According to the Rape, Abuse & Incest National Network (RAINN), 11.2 percent of all college students, including undergraduates and graduates, experience “rape or sexual assault through force, violence, and incapacitation.” Only one out of five female victims in college report their sexual assault to law enforcement. And of the male college victims? RAINN doesn’t mention it. This exclusion could mean one of two things: Either RAINN, a respected institution, tried to get the data, but so few raped men came forward to warrant statistical inclusion; or, it didn’t try to get the data at all.
Regardless, both cases imply that male rapes are so stigmatized and misunderstood that either raped college men are unwilling to come forward, or that RAINN doesn’t see a worthy duty in soliciting those men for thorough research. Both cases, in other words, point to a grander theme—an intense societal stigma and ignorance of male rape victims.
Undoubtedly, rape has always been a gendered issue, with feminism playing a large role in bringing the issue of rape into a new public light. For almost forty years, partly in thanks to Susan Brownmiller and her seminal 1975 book “Against Our Will,” the word “rape” no longer connotes a lust-based sexual act, but one that is criminally violent and power-centric.
And, as radical feminism began to bud from its more liberal parentage, it helped raise awareness that the violence inherent in rape was not just an issue in and of itself, but rather something that existed within a societal construct traditionally scarred by a deep prejudice against women. But the mission of radical feminism, though laudable, had an unfortunate consequence. It helped further to cement the age-old idea that rape is an only female problem.
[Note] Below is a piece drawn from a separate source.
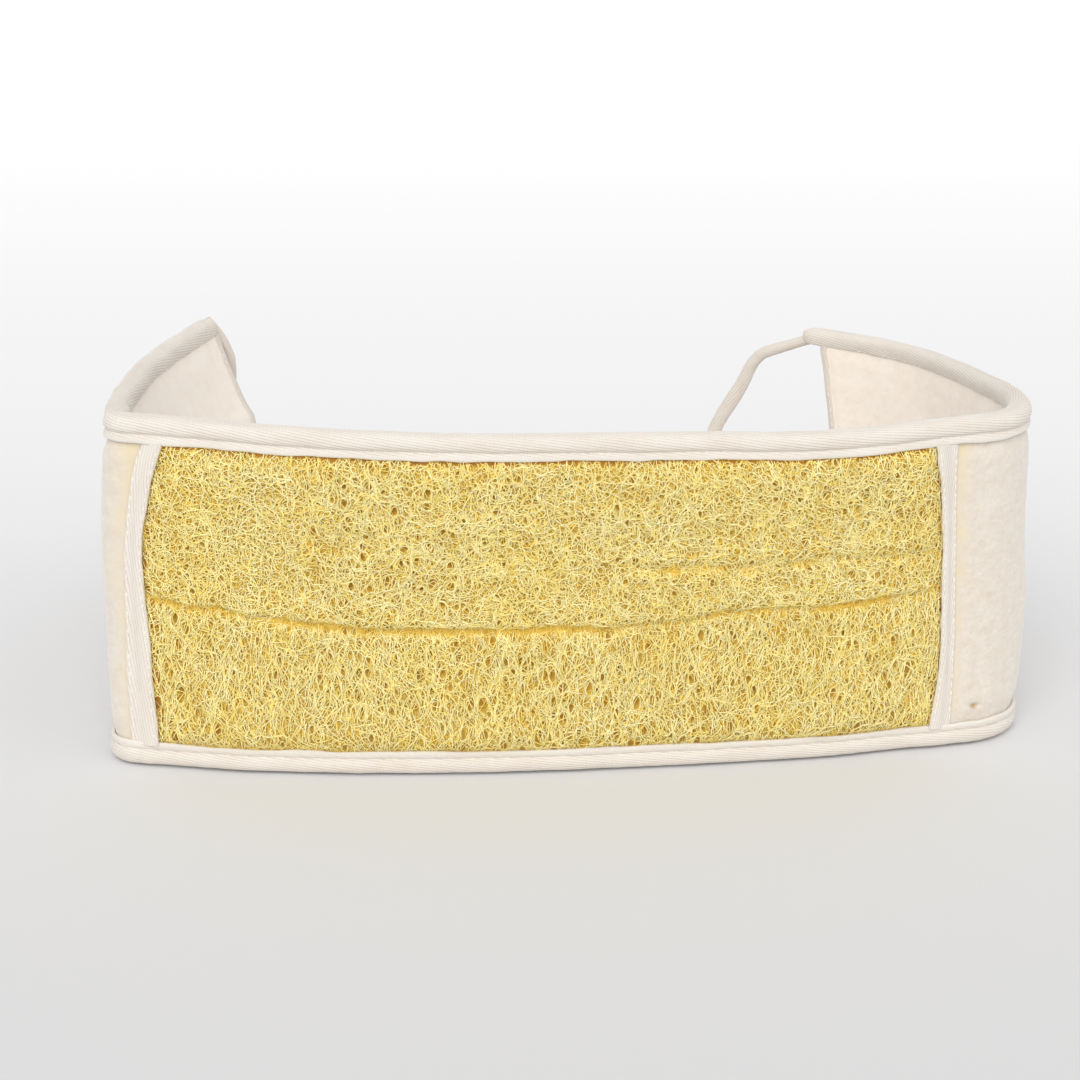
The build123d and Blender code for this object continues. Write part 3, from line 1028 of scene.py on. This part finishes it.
def loofah_fibres(name, seed, count, depth, radius, paint):
    """A layer of curling fibres at a depth under the loofah's front."""
    rng = np.random.default_rng(seed)
    z = rng.uniform(8.2, 106.8, count)
    left, right = loofah_ends(z, 0.6)
    s = left + (right - left) * rng.uniform(0, 1, count)
    # below the main crease more of them stand upright, and they curl less
    below = below_fold(s, z)
    upright = rng.normal(pi / 2, 0.45, count)
    anywhere = rng.uniform(0, pi, count)
    heading = np.where(rng.uniform(0, 1, count) < 0.3 + 0.5 * below, upright, anywhere)
    heading += pi * rng.integers(0, 2, count)
    calm = 1 - 0.6 * below
    curl = rng.normal(0, 0.2, count)
    lift = rng.uniform(-0.35, 0.3, count)
    wave = rng.uniform(0, 2 * pi, count)
    pace = rng.uniform(0.5, 1.3, count)
    path = np.zeros((count, FIBRE_STEPS, 3))
    for k in range(FIBRE_STEPS):
        path[:, k] = np.stack([s, lift + 0.3 * np.sin(wave + pace * k), z], -1)
        curl = 0.35 * curl + rng.normal(0, 0.3, count)
        heading = heading + curl * calm
        s, z = s + np.cos(heading), z + np.sin(heading)
    ps, pz = path[..., 0], np.clip(path[..., 2], 7.8, 107.2)
    # near the upper and lower borders each dives from view at a limit of its own
    early = rng.uniform(0, 1.6, (2, count, 1))
    beyond = 2.5 * smooth(np.maximum(8.4 + early[0] - pz, pz - 106.4 + early[1]))
    ps, pz, dive = parted(np.clip(ps, *loofah_ends(pz, 0.3)), pz)
    dive = crease_share(depth) * dive + beyond
    po = held_down(ps, pz, loofah_surface(ps, pz) - dive - depth + path[..., 1])
    thick = radius * rng.uniform(0.75, 1.3, count)[:, None]
    as_loofah(add_strands(name, at(ps, po, pz), thick, 4, paint))


# ---- hand loops


def loop_root(side):
    """The middle line's point at a loop's root, with the directions outwards and across it."""
    x, y, heading = plan(side * LOOP_ROOT)
    outward = side * np.array([np.cos(heading), np.sin(heading), 0.0])
    across = np.array([np.sin(heading), -np.cos(heading), 0.0])
    return np.array([x, y, HEIGHT / 2]), outward, across


def loop_line(side):
    """The centreline of a hand loop, read from the spline that its route's points control."""
    _, outward, _ = loop_root(side)
    data = bpy.data.curves.new(f"{SIDE[side]}_loop_route", "CURVE")
    data.dimensions = "3D"
    data.resolution_u = 40
    spline = data.splines.new("NURBS")
    spline.points.add(len(LOOP_ROUTE[side]) - 1)
    for point, (u, z), (ahead, aside) in zip(spline.points, LOOP_ROUTE[side], LOOP_DRIFT[side]):
        place = (at(side * LOOP_ROOT, aside, z) + (u + ahead) * outward) * MM
        point.co = (*place, 1.0)
    spline.order_u = 3
    spline.use_endpoint_u = True
    route = new_object(f"{SIDE[side]}_loop_route", data)
    bpy.context.view_layer.update()
    evaluated = route.evaluated_get(bpy.context.evaluated_depsgraph_get())
    mesh = bpy.data.meshes.new_from_object(evaluated)
    line = np.array([vertex.co for vertex in mesh.vertices])
    bpy.data.objects.remove(route)
    bpy.data.meshes.remove(mesh)
    length = totals(np.linalg.norm(np.diff(line, axis=0), axis=1))
    places = np.arange(0, length[-1], LOOP_STEP * MM)
    return np.stack([np.interp(places, length, line[:, k]) for k in range(3)], -1) / MM


def hand_loop(side):
    """The narrow rolled tape that runs on from the binding, with its lengthwise seam."""
    root, outward, across = loop_root(side)
    path = loop_line(side)
    # both ends run on for 3 mm into the band
    steps = np.arange(1, 7)[:, None]
    before = path[:1] - (path[1:2] - path[:1]) * steps[::-1]
    after = path[-1:] + (path[-1:] - path[-2:-1]) * steps
    line = np.concatenate([before, path, after])
    tangent = unit(np.gradient(line, axis=0))
    first = unit(across - tangent * (tangent @ across)[:, None])
    second = np.cross(tangent, first)
    run = np.arange(len(line)) * LOOP_STEP
    angle = np.linspace(0, 2 * pi, 52, endpoint=False)
    a, r = np.meshgrid(angle, run, indexing="xy")
    twist = 0.5 * noise(r / 38, 2.0, 111 + side)
    wide = 2.1 + 0.85 * smooth((r - 25) / 35) + 0.3 * noise(r / 9, 4.0, 113 + side)
    flat = 1.9 + 0.22 * noise(r / 7, 6.0, 115 + side)
    u, v = wide * np.cos(a), flat * np.sin(a)
    v = v - 0.55 * hump(u, 0, 0.45) * (np.sin(a) > 0)
    around = a * 2.3
    rise = 1 + 0.035 * rib(around, r) + 0.03 * noise(r / 4, around / 2, 117)
    u, v = u * rise, v * rise
    c, d = np.cos(twist), np.sin(twist)
    u, v = u * c - v * d, u * d + v * c
    sections = line[:, None] + u[..., None] * second[:, None] + v[..., None] * first[:, None]
    outline = np.stack([np.cos(angle), np.sin(angle)], -1)
    name = f"{SIDE[side]}_hand_loop"
    piece = add_swept(name, sections, np.stack([r, around], -1), outline, TWILL)
    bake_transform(piece)
    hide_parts(f"{SIDE[side]}_handle_loop")


for side in (-1, 1):
    hand_loop(side)

for side in (-1, 1):
    for top in (True, False):
        binding(side, top)
        binding_stitches(side, top)
    tape, tape_seam = end_tape(side)
    hem, hem_seam = end_hem(side)
    cloth = terry(side)
    inner = lining(side)
    wadding(side)

loofah_mat()
# Name, seed, pore width, depth, fibre radius and paint of each net
NETS = [
    ("loofah_net_top", 211, 2.3, 0.05, 0.16, FIBRE_TOP),
    ("loofah_net_middle", 212, 2.6, 0.4, 0.17, FIBRE_MIDDLE),
    ("loofah_net_deep", 213, 2.5, 0.8, 0.19, FIBRE_DEEP),
]
# Name, seed, number of fibres, depth, fibre radius and paint of each layer
FIBRES = [
    ("loofah_fibres_top_1", 201, 2850, 0.0, 0.15, FIBRE_TOP),
    ("loofah_fibres_top_2", 202, 2850, 0.15, 0.15, FIBRE_TOP),
    ("loofah_fibres_middle_1", 203, 2850, 0.3, 0.15, FIBRE_MIDDLE),
    ("loofah_fibres_middle_2", 204, 1900, 0.5, 0.16, FIBRE_MIDDLE),
    ("loofah_fibres_deep", 205, 2850, 0.8, 0.18, FIBRE_DEEP),
]
for net in NETS:
    loofah_net(*net)
for layer in FIBRES:
    loofah_fibres(*layer)


# ---- stage and light


def stage():
    """A plain pale floor that runs out of sight, with painted light falloff: greyer in front than
    far behind.
    """
    paint = Paint("pale_floor", 0.9)
    distance = paint.fade(paint.split(paint.place())["Y"], -0.4, 1.6)
    painted_falloff = [(0.0, (212, 212, 213)), (0.35, (234, 234, 235)), (1.0, (252, 252, 252))]
    paint.colour(paint.ramp(distance, painted_falloff))
    bpy.ops.mesh.primitive_circle_add(
        vertices=96, radius=14.0, fill_type="NGON", location=(0, 0, -0.0004)
    )
    floor = bpy.context.object
    floor.name = "pale_floor"
    floor.data.materials.append(paint.material)


def soft_sun(name, azimuth, elevation, strength, angle):
    """Broad even light from a direction: degrees from straight in front, and above the floor."""
    data = bpy.data.lights.new(name, "SUN")
    data.energy = strength
    data.angle = radians(angle)
    lamp = new_object(name, data)
    a, e = radians(azimuth), radians(elevation)
    towards = Vector((-sin(a) * cos(e), cos(a) * cos(e), -sin(e)))
    lamp.rotation_euler = towards.to_track_quat("-Z", "Y").to_euler()


stage()
world = bpy.data.worlds.new("soft_studio")
world.use_nodes = True
background = world.node_tree.nodes["Background"].inputs
background["Color"].default_value = (1.0, 1.0, 1.0, 1.0)
background["Strength"].default_value = 0.70
bpy.context.scene.world = world
bpy.context.scene.view_settings.view_transform = "Standard"
soft_sun("key", -14, 38, 1.68, 50)
soft_sun("fill", 50, 30, 0.25, 60)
In fact, the definition of the word “rape” has a history skewed against men. Since the 1930s, the FBI defined rape as “the carnal knowledge of a female forcibly and against her will.” This definition explicitly restricted rapes to apply to only females, and, for a long time, local governments excluded male rapes when reporting to the FBI.
For example, in 2010, Chicago, recorded 86,767 cases of rape, but used a broader definition of rape, so the FBI left out Chicago’s statistics. Localities began to complain, and, in 2012, the FBI finally changed its outdated definition of rape to “the penetration, no matter how slight, of the vagina or anus with any body part or object, or oral penetration by a sex organ of another person, without the consent of the victim.” Only recently did the FBI officially lift “rape” as a term exclusive to women.
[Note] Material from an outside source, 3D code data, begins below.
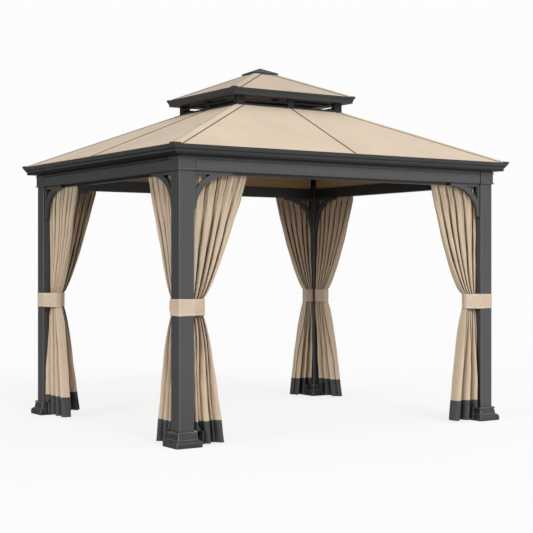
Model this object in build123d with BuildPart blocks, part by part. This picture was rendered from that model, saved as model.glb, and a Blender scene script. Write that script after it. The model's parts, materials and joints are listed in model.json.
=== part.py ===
from build123d import *
from math import atan2, cos, hypot, sin
import os

os.makedirs("parts", exist_ok=True)

# Metal gazebo with a two tier hip roof and tied back curtains.
# The origin is on the ground under the middle of the roof, X runs along the
# long side, -Y is the front, and all sizes are millimetres.

# Footprint over the posts
footprint_x = 3300
footprint_y = 2770

# Posts
post_size = 135
post_corner_radius = 6
base_plate_height = 10
fit_clearance = 0.3

# Plinth of each post
plinth_overhang = 48
plinth_step_height = 38
plinth_cove_height = 22
plinth_cove_depth = 4
plinth_flare = 9
plinth_collar_overhang = 14
plinth_height = 122
plinth_lip_overhang = 19
plinth_lip_height = 13

# Beams
beam_bottom = 2171
beam_box_bottom = 2150
fascia_proud = 4
fascia_thickness = 48
beam_depth = 130
beam_inner_top = 2252
beam_lip_proud = 3
beam_lip_height = 9
bead_line = 2264
bead_line_height = 11
bead_line_proud = 6
track_width = 26
track_height = 20

# Capital round each post top
capital_proud = 8
capital_lip_proud = 6
capital_lip_height = 10

# Eave trim of the lower roof
trim_bottom = 2290
eave_top = 2365
eave_overhang = 112
bead_height = 31
bead_thickness = 12
bead_taper = 16
step_overhang = 90
band_overhang = 77
band_height = 22
ovolo_rise = 2.5
trim_inner_reach = 60
corner_cap_length = 68
corner_cap_height = 10

# Roof panels
panel_thickness = 14

# Opening at the top of the lower roof
ring_x = 1150
ring_y = 1030
roof_rise = 482

# Rafters
hip_rafter_width = 46
mid_rafter_width = 40
rafter_depth = 55
hip_cover_width = 88
hip_cover_height = 4
seam_strip_width = 12
seam_strip_height = 5

# Soffit boards over the beams
board_thickness = 10
board_inset = 12

# Raised vent between the roofs
curb_thickness = 48
curb_depth = 75
curb_stand = 16
vent_height = 66
vent_post_x = 80
vent_post_y = 54
vent_mid_post_x = 62
vent_mid_post_y = 48
vent_post_depth = 22
vent_rail_height = 13
vent_rail_depth = 15

# Upper roof
upper_overhang = 92
upper_trim_height = 58
upper_step_overhang = 87
upper_band_overhang = 73
upper_band_height = 8
upper_bead_height = 12
upper_bead_thickness = 9
upper_bead_taper = 3
upper_cove_depth = 2
upper_cap_length = 45
upper_cap_height = 7
upper_trim_inner_reach = 50
upper_rise = 271
upper_rafter_width = 34
upper_rafter_depth = 36
cap_length = 252
cap_width = 238
cap_thickness = 20

# Knee brackets
bracket_length = 350
bracket_drop = 300
bracket_arm = 27
bracket_band = 44
bracket_thickness = 32
bracket_inset = 14

# Curtains: how far in from the outer face of the post their two faces hang
curtain_outer = 49
curtain_inner = 86
bundle_outer = 60
bundle_inner = 118
foot_outer = -50
foot_inner = 150
curtain_gap = 4
swing_power = 0.75
flare_power = 0.7
hem_top = 195
floor_gap = 12

# Width of each curtain along its beam, at the top, at the tie band and at the foot
front_curtain_width = 545
front_bundle_width = 130
front_foot_width = 285
back_curtain_width = 455
back_bundle_width = 95
back_foot_width = 270
side_front_curtain_width = 500
side_front_bundle_width = 112
side_front_foot_width = 260
side_back_curtain_width = 620
side_back_bundle_width = 165
side_back_foot_width = 420

# Tie bands
band_bottom = 1026
band_width = 136
strap_thickness = 5

ring_top = eave_top + roof_rise
vent_floor = ring_top + curb_stand
upper_trim_bottom = vent_floor + vent_height
upper_eave_top = upper_trim_bottom + upper_trim_height
apex_height = upper_eave_top + upper_rise
very_tall = 4 * apex_height
half_x = footprint_x / 2
half_y = footprint_y / 2
half_ring_x = ring_x / 2
half_ring_y = ring_y / 2
capital_lip_reach = post_size + capital_proud + capital_lip_proud
curtain_middle = (curtain_outer + curtain_inner) / 2
curtain_thickness = curtain_inner - curtain_outer
track_start = curtain_middle - track_width / 2
track_end = curtain_middle + track_width / 2
band_top = band_bottom + band_width
inner_bracket_foot = beam_box_bottom - bracket_drop

UP = Vector(0, 0, 1)
DOWN = (0, 0, -1)

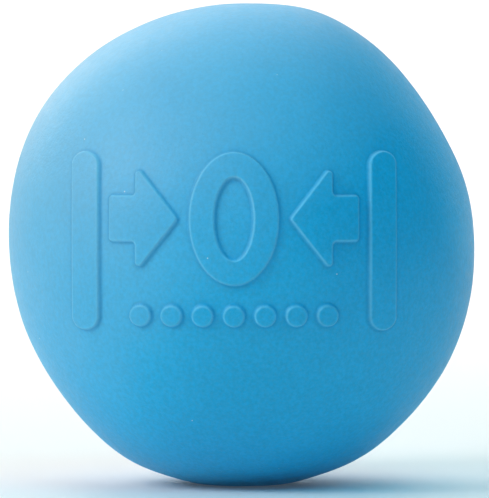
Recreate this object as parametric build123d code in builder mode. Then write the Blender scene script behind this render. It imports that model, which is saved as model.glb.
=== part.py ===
"""A large squeeze ball: a thick moulded rubber skin round a soft dough filling.

The ball is nearly round. Its soft filling lets it settle onto a small flat, and it has
been squeezed a little out of true. The front carries a raised pictogram: a ball pressed
between two arrows and two walls, over a row of dots. The filling goes in through a port
in the middle of the back, which a barbed rubber plug, bedded in adhesive, closes.

Millimetres, +Z up, front towards -Y. The origin is the middle of the flat it rests on.
"""

from build123d import *
from math import asin, cos, degrees, pi, radians, sin
import os

# Overall size, and the width of the flat it rests on
BALL_WIDTH = 100.0
BALL_DEPTH = 98.0
BALL_HEIGHT = 102.8
REST_WIDTH = 22.0

# Skin, the clearance that the filling keeps from everything round it, and the air that
# is left between the filling and the plug
SKIN_WALL = 3.2
FILLING_GAP = 0.1
AIR_SPACE = 5.0

# Filling port: a bore through a collar that stands inside the back of the skin
PORT_BORE = 12.0
COLLAR_LENGTH = 9.0
COLLAR_RIM = 1.6

# Plug that closes the port, and the adhesive between its head and the seat
SEAT_DEPTH = 2.6
PLUG_HEAD_WIDTH = 17.6
PLUG_HEAD_SINK = 0.25
STEM_CLEARANCE = 0.05
BARB_WIDTH = 14.5
BARB_TIP_WIDTH = 8.0
BARB_LENGTH = 3.4
BARB_CLEARANCE = 0.1
ADHESIVE_BED = 0.25
ADHESIVE_RING = 0.5
ADHESIVE_SINK = 0.5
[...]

The FBI had excluded data that didn’t fit its already-prejudiced view of rape, and thus misrepresented its statistics on rape in general. But the danger of holding such preconceived notions goes deeper; it hides the actual truth about the prevalence of male rape.
In their lucid 2014 study, Lara Stemple and Ilan Meyer looked into five federal surveys from the FBI, the Bureau of Justice and the Centers for Disease Control and Prevention (CDC). They found that the CDC, in its 2010 survey, reported that 1,270,000 women were raped, and presented its findings that suggested women are disproportionately affected by sexual violence. But the CDC put male’s nonconsensual sex (“being made to penetrate”) in a separate category marked as “Other sexual violence.” When taking this into account, the number of raped women and of men forced to penetrate are nearly equal: 1,270,000 and 1,267,000, respectively.
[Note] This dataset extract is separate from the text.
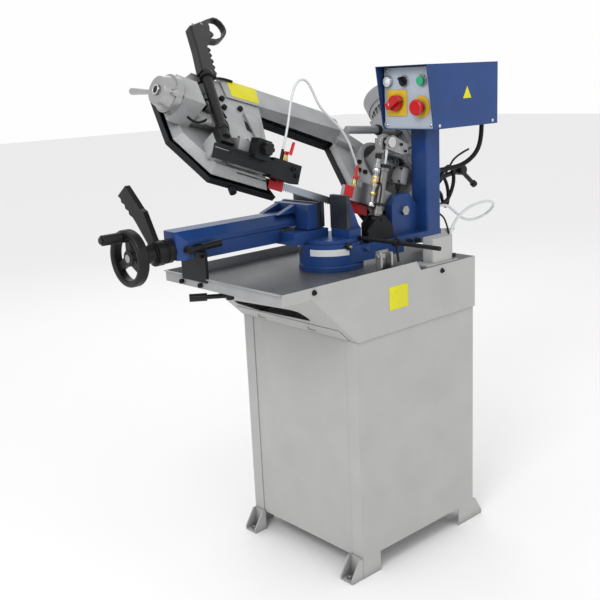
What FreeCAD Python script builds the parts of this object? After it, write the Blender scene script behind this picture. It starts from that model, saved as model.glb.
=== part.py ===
import FreeCAD, Part
import math
import os

os.makedirs("parts", exist_ok=True)

V = FreeCAD.Vector
X, Y, Z = V(1, 0, 0), V(0, 1, 0), V(0, 0, 1)

# ---------------------------------------------------------------- driving dimensions, mm
# Frame: Z up, origin on the floor at the centre of the four anchor holes.
# +X runs along the blade towards the motor, -X is the operator's end, -Y the outfeed side.

STAND_HALF_X, STAND_HALF_Y = 228.5, 218.75
STAND_TOP = 640.0
PANEL_BOTTOM = 54.0
SHEET = 2.0
LEG_X, LEG_Y = 65.0, 38.0
ANCHOR_X, ANCHOR_Y = 252.0, 196.0
ANCHOR_HOLE = 12.0

SKIRT_Y = 222.7
TRAY_LEFT, TRAY_RIGHT = -461.0, 232.0
TRAY_BACK = 236.5
TRAY_FLOOR = 780.0
RIM_TOP, RIM_BOTTOM = 805.0, 777.0
CHUTE_TOP_X = -373.0
RIM_NOTCH_X = -7.0

PIVOT_X = -95.0                 # head swivel axis and fixed jaw face, both in the blade plane y = 0
RING_R = 84.0
TABLE_TOP = 884.0
BASE_RING_TOP = 796.0
HEAD_RING_TOP = 852.0
ARM_TOP, ARM_BOTTOM = 842.0, 816.0

HINGE_X, HINGE_Z = 133.0, 905.0   # bow hinge, axis along Y
REST_TILT = 19.0                  # bow angle above horizontal in the rest pose
BLADE_Z = 955.0                   # height of the blade above the swivel axis at rest

WHEEL_R, WHEEL_W = 127.0, 24.0
IDLER_X, DRIVE_X = -329.0, 314.5   # wheel centres along the blade, from the swivel axis
BLADE_W, BLADE_T = 20.0, 0.9
RUN_GAP = 0.5                     # clearance between blade and wheel rims

COLUMN_X, COLUMN_Y, COLUMN_S = 220.0, -63.0, 58.0
BOX_X0, BOX_X1 = 148.0, 426.0
BOX_Y0, BOX_Y1 = -153.0, 27.0
BOX_Z0, BOX_Z1 = 1122.0, 1290.0
VISOR = 26.0

VISE_Y = 105.0
BEAM_LEFT = -527.0
BEAM_Y0, BEAM_Y1 = 62.0, 150.0
RAIL_Z0, SLIDE_Z0, SLIDE_Z1 = 857.0, 893.0, 927.0
SCREW_Z = 881.0
JAW_GAP = 20.0
WHEEL_X = -640.0
HANDWHEEL_R = 68.0

CYL_Y = -60.0
CYL_FOOT = V(18.0, CYL_Y, 897.0)
ROD_EYE = V(71.3, CYL_Y, 1094.9)
CYL_TUBE = 144.0

MOTOR_X, MOTOR_Z, MOTOR_R = 372.0, 100.0, 60.0   # motor axis in the bow frame, along its y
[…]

If feminism is truly about the equality of both sexes, and not the mere promotion of one, then its followers should realize that the violence and power inherent in rape can victimize both men and women. But claiming a cause for equality, while framing certain issues as purely feminine, like rape and sexual assault, has the same effect as claiming a cause for only women; both don’t recognize the possibility that a prejudice against men, not just of women, could also be tipping the balance.
As Joss Truitt from “Feministing” points out, sexual violence doesn’t fit the standard narrative of feminism, and challenges the habit of forming two boxes—men who represent power and women who are the oppressed—that make it harder for other survivors, including men, trans women, genderqueer and other gender non-conforming, to fit in.
College campuses, where the cowardly “rape culture” is most invasive, need feminists to stand up for both female and male rapes. By remembering the male victims, college feminists can send a powerful message to today’s youth that rape is, and has always been, a violent and power-centric act that is indiscriminate of gender, and that they aim to fight not against a particular masculine hegemony, but truly for the equality of both sexes.